Doch wer war dieser Hermann Hossmann eigentlich? Bürger von Gerzensee war er und wurde am 17. September 1900 als Sohn des Lehrers Friedrich Hossmann in Kriechenwil bei Laupen geboren. Sein Vater beschäftigte sich in seinen Mussestunden mit der Schriftstellerei, gab einige Gedichtbände, einen Entwicklungsroman und zahlreiche Erzählungen heraus. Der Sohn Hermann wuchs in Bern auf, besuchte dort Primar- und Sekundarschule und kam danach ins Lehrerseminar Hofwil-Bern.

Nach vollendetem Studium wanderte er nach Amerika aus, wo er sechs Jahre lang, vom Leben hart gezwackt, in den verschiedensten Berufen seinen Lebensunterhalt verdiente: als Tellerwäscher, Nachtwächter, Taxichauffeur, Bauarbeiter, Filmschauspieler, Geschäftsmann und Zeitungredaktor. Danach schloss er seine US-Lehrjahre ab und kam in die Schweiz zurück, wurde erst Lehrer in der Gesamtschule Möriswil bei Wohlen, später an der Länggass-Schule in Bern, wo er während Jahren amtete.

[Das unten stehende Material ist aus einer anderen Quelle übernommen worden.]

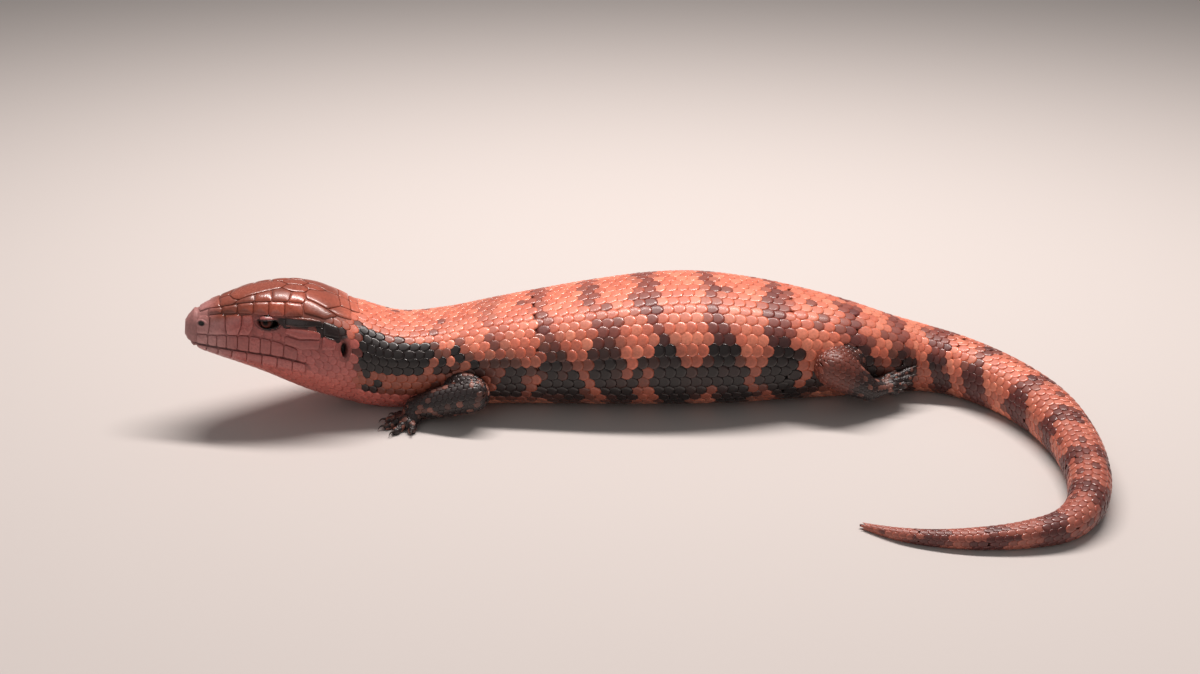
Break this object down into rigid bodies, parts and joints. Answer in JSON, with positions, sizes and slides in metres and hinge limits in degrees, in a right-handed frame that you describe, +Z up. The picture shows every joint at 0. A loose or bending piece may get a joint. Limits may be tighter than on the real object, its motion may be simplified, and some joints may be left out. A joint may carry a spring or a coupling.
{
  "type": "blue tongued skink",
  "caption": "Still life-size museum model of a blue tongued skink lying flat, its banded tail curled forward beside it.",
  "frame": {"origin": "middle of the footprint's bounding box, on the floor the animal lies on", "axes": "+X from the head towards the bend of the tail, +Y from the side the tail curls to towards the animal's right side, +Z up"},
  "size_m": [0.3794, 0.183, 0.0588],
  "materials": {
    "scales_copper": "glossy overlapping scales, copper tan with dark bands",
    "scales_pale": "smooth pale pinkish grey lip and throat scales",
    "scales_dark": "black scales with small pale flecks",
    "eye": "wet gloss"
  },
  "bodies": {
    "root": {"head": "scales_copper", "neck": "scales_copper", "chest": "scales_copper", "torso_front": "scales_copper", "torso_middle": "scales_copper", "torso_rear": "scales_copper", "pelvis": "scales_copper", "tail_1": "scales_copper", "tail_2": "scales_copper", "tail_3": "scales_copper", "tail_4": "scales_copper", "tail_5": "scales_copper", "tail_6": "scales_copper", "tail_7": "scales_copper", "tail_8": "scales_copper", "lower_jaw": "scales_pale", "upper_arm_left": "scales_dark", "forearm_left": "scales_dark", "hand_left": "scales_dark", "thigh_left": "scales_dark", "shank_left": "scales_dark", "foot_left": "scales_dark", "upper_arm_right": "scales_dark", "forearm_right": "scales_dark", "hand_right": "scales_dark", "thigh_right": "scales_dark", "shank_right": "scales_dark", "foot_right": "scales_dark", "eye_left": "eye", "eye_right": "eye"}
  },
  "joints": []
}
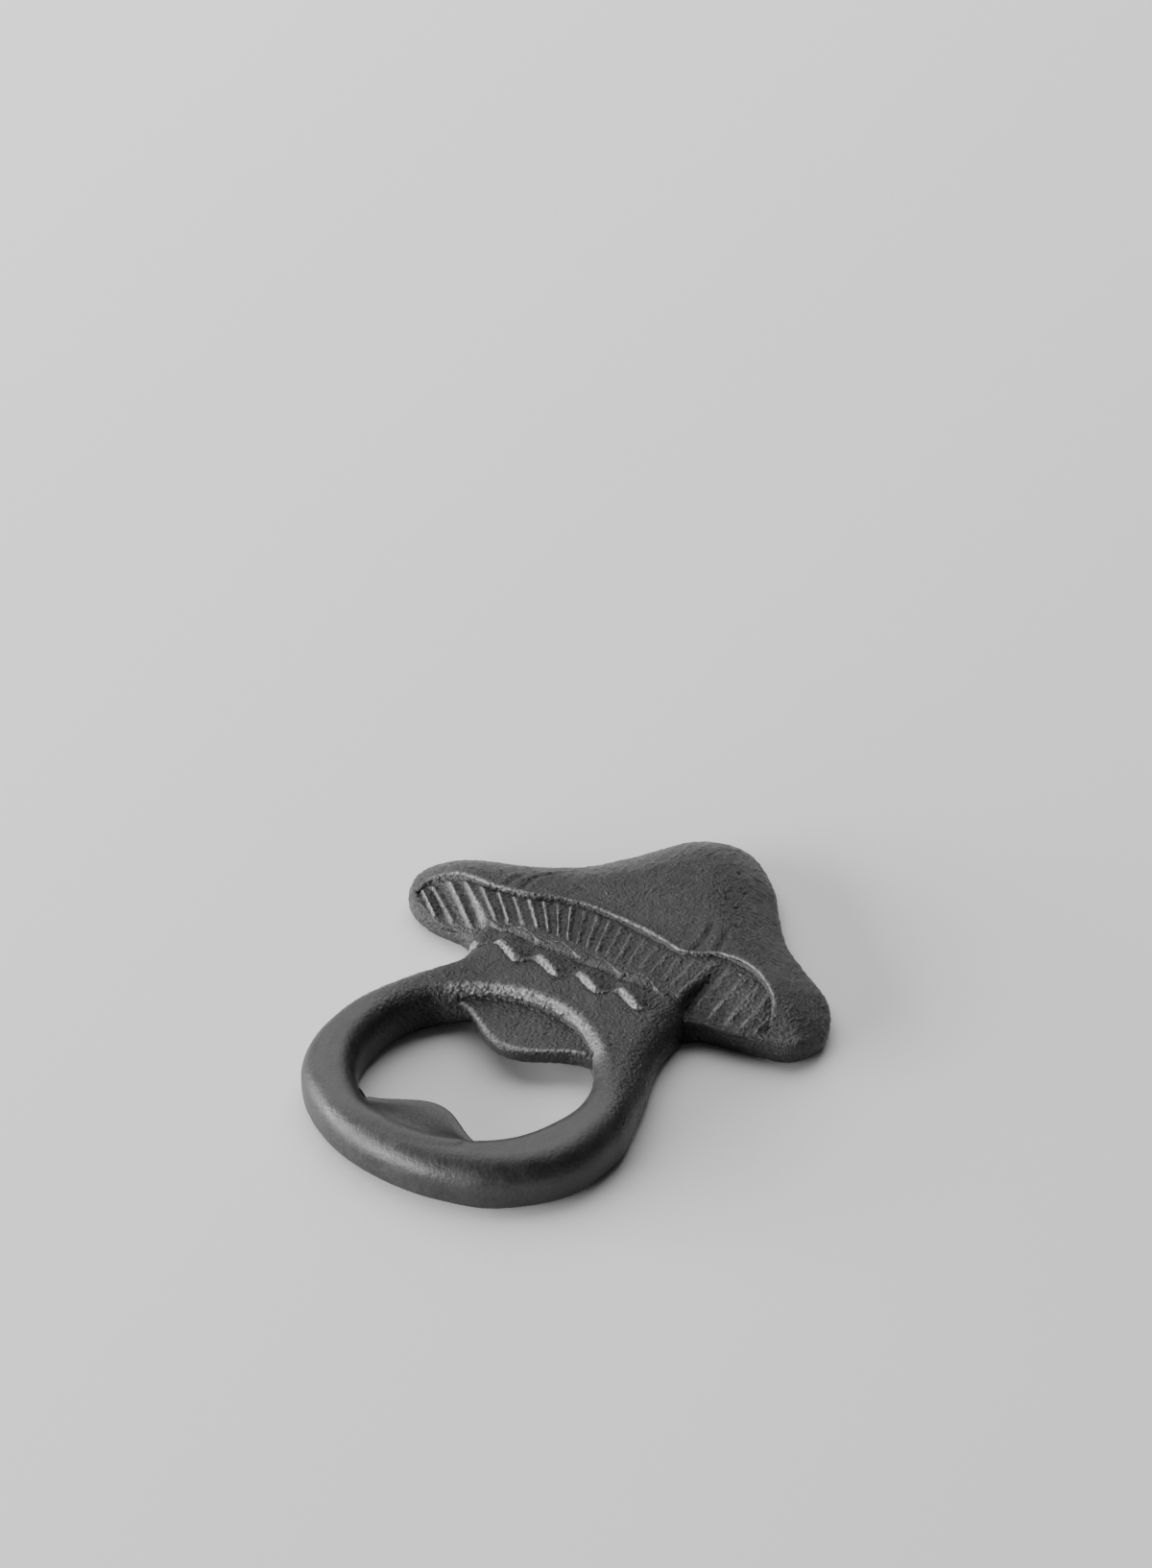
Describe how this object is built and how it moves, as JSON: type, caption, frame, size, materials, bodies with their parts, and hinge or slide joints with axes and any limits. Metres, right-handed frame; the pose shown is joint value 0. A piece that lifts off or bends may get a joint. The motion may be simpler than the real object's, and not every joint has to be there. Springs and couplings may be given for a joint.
{
  "type": "bottle opener",
  "caption": "Cast-iron bottle opener shaped like a mushroom: the bell-shaped cap is the handle and the stem is a ring with two prying lips across its hole.",
  "frame": {"origin": "middle of the footprint's bounding box, on the flat back that the opener lies on", "axes": "+Y from the opener ring to the peak of the cap, +Z out of the modelled face, +X towards the right lobe of the cap"},
  "size_m": [0.0806, 0.1038, 0.0093],
  "materials": {
    "cast_iron": "dark satin, sand-cast grain, lightly worn high edges"
  },
  "bodies": {
    "root": {"cap": "cast_iron", "rim_bead": "cast_iron", "gill_fan": "cast_iron", "neck_skirt": "cast_iron", "opener_ring": "cast_iron", "upper_lip": "cast_iron", "lower_lip": "cast_iron"}
  },
  "joints": []
}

Früh schon verfasste er – zu seiner Freude und sozusagen zum Hausgebrauch – Dialektverse und Mundarttheaterstücklein, die an Schulfeiern und bei öffentlichen Anlässen aller Art zum Vortrag kamen. Später zog man ihn zur Mitarbeit an Jugendbüchern und -zeitschriften heran. Seine Lehrtätigkeit, besonders aber der Umgang mit gefährdeten und kriminellen Jugendlichen, überzeugten ihn davon, dass die beste Art, die verhängnisvollen Einflüsse der Schundliteratur auf die heranwachsende Jugend zu bekämpfen, die sei: Spezifisch «rassige» Jugendbücher zu veröffentlichen, die dabei lebenswahr gestaltet, aufklärend und erzieherisch wirken. Aus dieser Einsicht heraus begann Hermann Hossmann zu schreiben. Dass es auch bei Erwachsenen Anklang fand, war ihm eine erfreuliche, wenn auch unbeabsichtigte Nebenerscheinung.